Given the precipitous drop in net-new server sales during this recession, Cisco’s launch into the entry-level rack mount space this week seems somewhat counterintuitive. Especially at the commodity level, a market segment that doesn’t offer much margin and is already saturated with volume-based products from Hewlett-Packard, Dell and IBM. Indeed, IBM has begun moving away from the entry-level space in search of better profitability from higher-end platforms that offer the opportunity to charge more for specialized features.
So what is fueling Cisco’s confidence in its new C-Series entry-level server when the other vendors are losing share and revenue?

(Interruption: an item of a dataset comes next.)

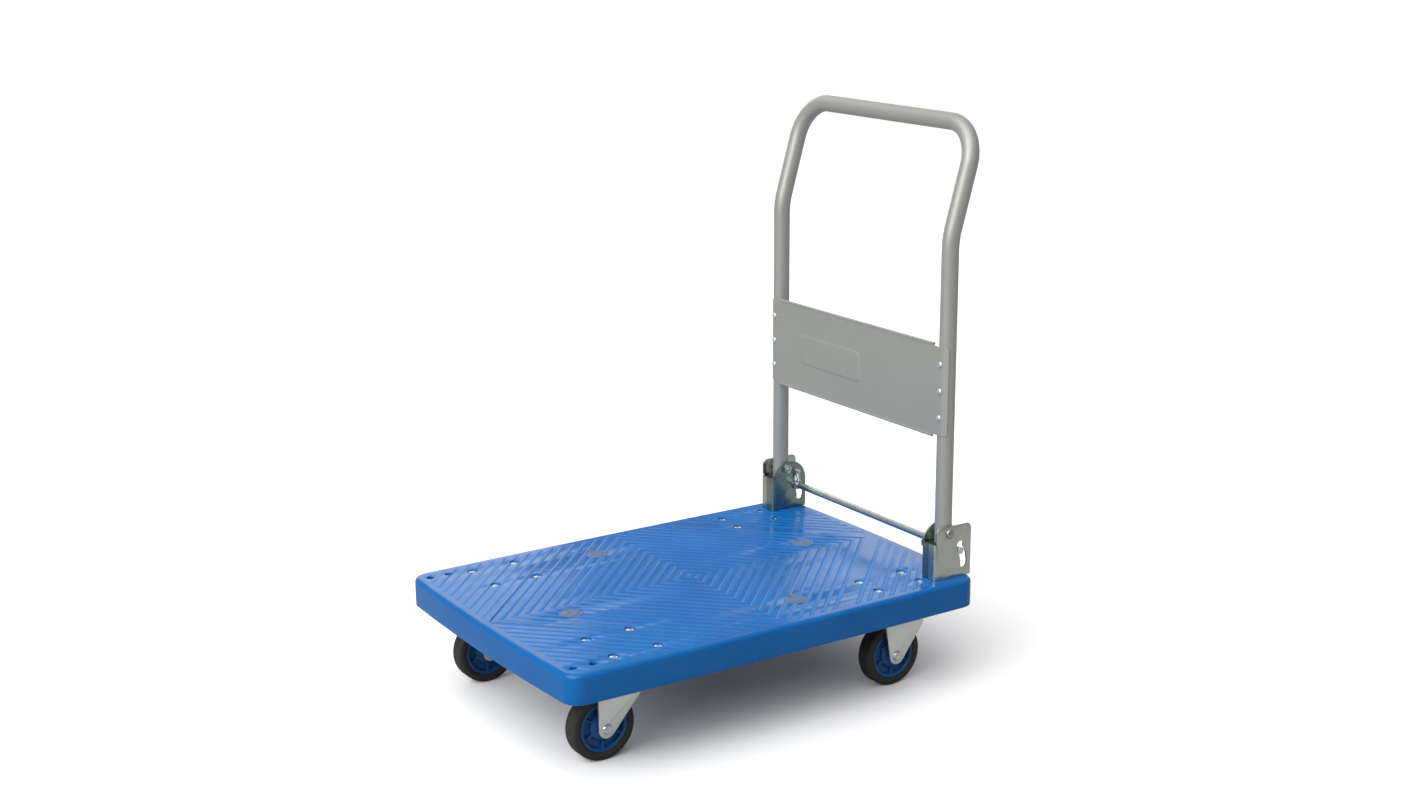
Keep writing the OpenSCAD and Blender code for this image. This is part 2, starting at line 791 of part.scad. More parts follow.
// The two cheeks of a fork, hanging from height top down to the axle
module cheeks(top, reach) {
    rise = top - axle_z;
    both_sides() {
        stand(-cheek_y - cheek_t, cheek_t) difference() {
            translate([0, axle_z]) cheek_shape(rise, reach);
            translate([0, axle_z]) circle(r = axle_d / 2 + run);
        }
        translate([-tip_r, -cheek_y, 0]) rotate([90, 0, 90]) linear_extrude(cheek_t)
            polygon([
                [-eps, axle_z + flange_low],
                [flange_w, top - flange_taper],
                [flange_w, top],
                [-eps, top]]);
    }
}

/* ---------- swivel casters ---------- */

module at_swivel() {
    translate([-swivel_x, -swivel_y, 0]) children();
}

module at_swivel_axle() {
    translate([-swivel_x - trail, -swivel_y, 0]) children();
}

module swivel_plate(far) {
    color(zinc) place() side(far) at_swivel() difference() {
        union() {
            mount_plate(swivel_holes, swivel_px + 2 * margin, swivel_py + 2 * margin);
            race(caster_h - plate_t - race_h + eps);
        }
        race_groove();
        cylinder(r = pin_d / 2 + run, h = caster_h + cut);
    }
}

module kingpin(far) {
    low = crown_z - plate_t - nut_h - 2 * pin_nut_gap;
    color(steel) place() side(far) at_swivel() {
        translate([0, 0, low]) cylinder(d = pin_d, h = caster_h - low + eps);
        translate([0, 0, caster_h]) cylinder(d1 = pin_head_d, d2 = pin_head_d - 6, h = pin_head_h);
    }
}

module kingpin_nuts() {
    color(steel) place() both_sides() at_swivel()
        translate([0, 0, crown_z - plate_t - nut_h - pin_nut_gap]) nut(pin_nut_d, pin_d + 2 * run, nut_h);
}

module swivel_balls(far) {
    color(steel) place() side(far) at_swivel() for (i = [0:ball_n - 1])
        rotate([0, 0, 360 * i / ball_n]) translate([race_r, 0, ball_z]) sphere(r = ball_r);
}

module swivel_fork(far) {
    reach = trail + crown_r;
    color(zinc) place() side(far) at_swivel() difference() {
        union() {
            translate([-trail, 0, 0]) cheeks(crown_z, reach);
            translate([-trail - tip_r, -cheek_y - cheek_t, crown_z - plate_t])
                cube([trail + tip_r + crown_r - crown_step, fork_gap + 2 * cheek_t, plate_t]);
            translate([0, 0, crown_z - plate_t]) cylinder(r = crown_r, h = plate_t);
            race(crown_z - eps);
        }
        race_groove();
        translate([0, 0, axle_z]) cylinder(r = pin_d / 2 + run, h = caster_h);
    }
}

/* ---------- fixed casters ---------- */

module at_fixed() {
    translate([fixed_x, -fixed_y, 0]) children();
}

// The cheeks are notched round the nuts of the mounting plate
module fixed_fork(far) {
    notch_low = caster_h - plate_t - nut_h - bolt_end - gap;
    color(zinc) place() side(far) at_fixed() {
        mount_plate(fixed_holes, fixed_px + 2 * margin, fixed_py + 2 * margin);
        difference() {
            cheeks(caster_h - plate_t + eps, cheek_reach);
            for (h = fixed_holes)
                translate([h.x, h.y, notch_low]) cylinder(d = nut_d + 2 * gap, h = caster_h - notch_low);
        }
    }
}

/* ---------- axles and wheels, drawn round x = y = 0 ---------- */

module axle() {
    y_out = cheek_y + cheek_t;
    rod_y(0, axle_z, -y_out - eps, y_out + nut_h + bolt_end, axle_d / 2);
    translate([0, -y_out, axle_z]) rotate([90, 0, 0])
        cylinder(d1 = axle_head_d, d2 = 0.75 * axle_head_d, h = axle_head_h);
}

module axle_nut() {
    translate([0, cheek_y + cheek_t, axle_z]) rotate([-90, 0, 0]) nut(nut_d, axle_d + 2 * run, nut_h);
}

module axle_bush() {
    difference() {
        rod_y(0, axle_z, -cheek_y, cheek_y, bush_r);
        rod_y(0, axle_z, -cheek_y - cut, cheek_y + cut, axle_d / 2 + run);
    }
}

module ring_profile(r0, r1, w) {
    translate([r0, -w / 2]) square([r1 - r0, w]);
}

module hub() {
    h = hub_w - 2 * spoke_step;
    l = hub_r - rim_t - boss_r;
    translate([0, 0, axle_z]) rotate([90, 0, 0]) {
        rotate_extrude() {
            ring_profile(bush_r + run, boss_r, boss_w);
            ring_profile(boss_r - eps, hub_r - rim_t + eps, web_t);
            ring_profile(hub_r - rim_t, hub_r, hub_w);
        }
        for (i = [0:spokes - 1])
            rotate([0, 0, 360 * i / spokes])
                translate([boss_r - cut, -spoke_t / 2, -h / 2]) cube([l + 2 * cut, spoke_t, h]);
    }
}

module tyre() {
    r_out = wheel_d / 2;
    translate([0, 0, axle_z]) rotate([90, 0, 0]) rotate_extrude() {
        ring_profile(hub_r + run, r_out - shoulder, tyre_w);
        ring_profile(hub_r + run, r_out, tyre_w - 2 * shoulder);
        for (s = [-1, 1]) translate([r_out - shoulder, s * (tyre_w / 2 - shoulder)]) circle(r = shoulder);
    }
}

module swivel_plate_near() { swivel_plate(false); }
module swivel_plate_far() { swivel_plate(true); }
module kingpin_near() { kingpin(false); }
module kingpin_far() { kingpin(true); }
module swivel_balls_near() { swivel_balls(false); }
module swivel_balls_far() { swivel_balls(true); }
module swivel_fork_near() { swivel_fork(false); }
module swivel_fork_far() { swivel_fork(true); }
module swivel_axle_near() { color(steel) place() at_swivel_axle() axle(); }
module swivel_axle_far() { color(steel) place() side(true) at_swivel_axle() axle(); }
module swivel_axle_nut_near() { color(steel) place() at_swivel_axle() axle_nut(); }
module swivel_axle_nut_far() { color(steel) place() side(true) at_swivel_axle() axle_nut(); }
module swivel_bush_near() { color(steel) place() at_swivel_axle() axle_bush(); }
module swivel_bush_far() { color(steel) place() side(true) at_swivel_axle() axle_bush(); }
module swivel_hub_near() { color(navy) place() at_swivel_axle() hub(); }
module swivel_hub_far() { color(navy) place() side(true) at_swivel_axle() hub(); }
module swivel_tyre_near() { color(rubber) place() at_swivel_axle() tyre(); }
module swivel_tyre_far() { color(rubber) place() side(true) at_swivel_axle() tyre(); }
module fixed_fork_near() { fixed_fork(false); }
module fixed_fork_far() { fixed_fork(true); }
module fixed_axles() { color(steel) place() both_sides() at_fixed() axle(); }
module fixed_axle_nuts() { color(steel) place() both_sides() at_fixed() axle_nut(); }
module fixed_bushes() { color(steel) place() both_sides() at_fixed() axle_bush(); }
module fixed_hub_near() { color(navy) place() at_fixed() hub(); }
module fixed_hub_far() { color(navy) place() side(true) at_fixed() hub(); }
module fixed_tyre_near() { color(rubber) place() at_fixed() tyre(); }
module fixed_tyre_far() { color(rubber) place() side(true) at_fixed() tyre(); }

deck();
deck_caps();
bracket_outer_near();
bracket_outer_far();
bracket_inner_near();
bracket_inner_far();
bracket_bolts();
bracket_nuts();
stop_blocks();
pivot_bolts();
pivot_nuts();
spring_posts();
handle_tube();
handle_end_plugs();
handle_panel();
panel_rivets();
pivot_bushes();
lock_rod();
rod_clips();
lock_springs();
caster_bolts();
caster_washers();
caster_nuts();
swivel_plate_near();
swivel_plate_far();
kingpin_near();
kingpin_far();
kingpin_nuts();
swivel_balls_near();
swivel_balls_far();
swivel_fork_near();
swivel_fork_far();
swivel_axle_near();
swivel_axle_far();
swivel_axle_nut_near();
swivel_axle_nut_far();
swivel_bush_near();
swivel_bush_far();
swivel_hub_near();
swivel_hub_far();
swivel_tyre_near();
swivel_tyre_far();
fixed_fork_near();
fixed_fork_far();
fixed_axles();
fixed_axle_nuts();
fixed_bushes();
fixed_hub_near();
fixed_hub_far();
fixed_tyre_near();
fixed_tyre_far();
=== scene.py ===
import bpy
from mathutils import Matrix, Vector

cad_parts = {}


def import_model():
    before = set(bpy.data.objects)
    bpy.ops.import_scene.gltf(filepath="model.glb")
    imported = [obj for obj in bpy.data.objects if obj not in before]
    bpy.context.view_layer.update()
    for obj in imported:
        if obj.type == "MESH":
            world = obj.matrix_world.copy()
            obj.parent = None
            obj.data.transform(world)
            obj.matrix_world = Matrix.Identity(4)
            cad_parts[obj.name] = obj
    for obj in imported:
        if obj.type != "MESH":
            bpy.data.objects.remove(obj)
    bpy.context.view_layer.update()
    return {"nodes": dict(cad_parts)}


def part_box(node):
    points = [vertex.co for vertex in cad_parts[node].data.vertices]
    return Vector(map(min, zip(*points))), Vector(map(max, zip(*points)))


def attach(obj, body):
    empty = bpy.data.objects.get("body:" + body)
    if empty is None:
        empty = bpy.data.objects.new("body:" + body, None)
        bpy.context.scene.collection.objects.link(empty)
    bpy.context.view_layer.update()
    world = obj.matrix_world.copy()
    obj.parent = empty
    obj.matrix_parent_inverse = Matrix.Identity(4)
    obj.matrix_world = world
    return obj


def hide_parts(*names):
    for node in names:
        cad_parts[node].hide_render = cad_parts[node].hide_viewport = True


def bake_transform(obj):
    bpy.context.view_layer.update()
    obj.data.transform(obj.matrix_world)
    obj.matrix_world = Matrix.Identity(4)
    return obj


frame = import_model()

import math
import random

import bmesh
import bpy
from mathutils import Matrix, Vector
from mathutils.geometry import tessellate_polygon

# Lengths below are in millimetres, in the CAD's own axes: X and Y from the middle of the deck, Z from
# the floor. Near pieces lie at -Y, and the far ones mirror them.
MM = 0.001
NODES = frame["nodes"]
SCENE = bpy.context.scene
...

The company is touting the C-Series as an opportunity for solution providers to ease budget-strapped customers into a foundation layer for its broader Unified Computing System (UCS) set of converged data center products and technologies. They are counting on the lure of future add-on sales of high-margin UCS technologies to entice partners to push the C-Series into customer shops now over commodity servers from other vendors they currently have in their portfolios.
“Really what [Cisco] wants to do is have a full portfolio,” says IDC’s Cindy Borovick, of Cisco’s entry-level server play. “If a customer invests in Unified Computing system, they want to make sure they have a platform that will meet all their needs, not just at the high end.”
Borovick further points out that the low-end servers provide customers with a way to try out the platform. And she expects Cisco to be aggressive in terms of getting evaluation systems out into the market and into the hands of customers.
Cisco described the C-Series as investment protection for customers who eventually want to take advantage of the higher-end UCS architecture features, including expanded memory, a virtualization adapter and hypervisor bypass. The company is banking that the memory capabilities are where the servers will stand out from other servers on the market. While analysts agreed memory is a differentiator there’s plenty of time for the other vendors to play catch up even before the C-Series ships.
“Cisco will see competition here,” Borovick said. “Competitors will be able to respond to this in fairly short order.”
The lone variable in this server battle could be pricing. Cisco does not plan to release pricing until the C-Series ships, but short of significant technology differentiators, low price might be the only way they can hope to break into the market and steal share.